Можно назвать значительное количество таких работ, где упоминание имени Сталина и цитирование его брошюры носили чисто внешний, декларативный характер, не отражаясь существенно на содержании самого исследования. Но бесспорно, что одновременно с такими трудами выходили книги и статьи, в которых ошибочные или неточные положения Сталина определяли самое существо работы.
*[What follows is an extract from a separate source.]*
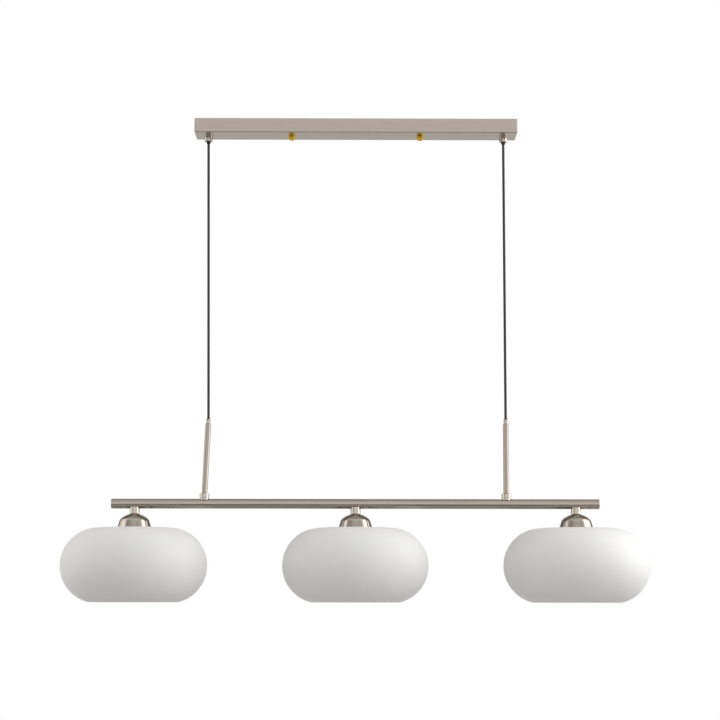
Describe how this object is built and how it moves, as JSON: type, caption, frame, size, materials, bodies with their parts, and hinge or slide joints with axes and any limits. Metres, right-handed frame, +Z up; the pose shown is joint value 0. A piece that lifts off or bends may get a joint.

Даже такое явно ошибочное утверждение Сталина, как признание «курско-орловского диалекта» основой русского национального языка, находило истолкование и «подтверждение» у продолжателей; и если некоторые исследователи делали попытки, так сказать, приспособить это положение Сталина к реальным, давно известным фактам (выдвижение, например, роли южновеликорусского наречия в процессе формирования русского национального языка), то другие авторы, грубо искажая факты, прямо противопоставляли эту «гипотезу» традиционному положению о роли московского диалекта в процессе складывания русского национального языка <…>.

В области исторической лексикологии господствовали труды, имеющие целью доказать устойчивость очень примитивно понимаемого «основного словарного фонда» и некоторую подвижность «словарного состава» языка; при этом языковые факты нередко искусственно подгонялись к этим положениям Сталина <…>.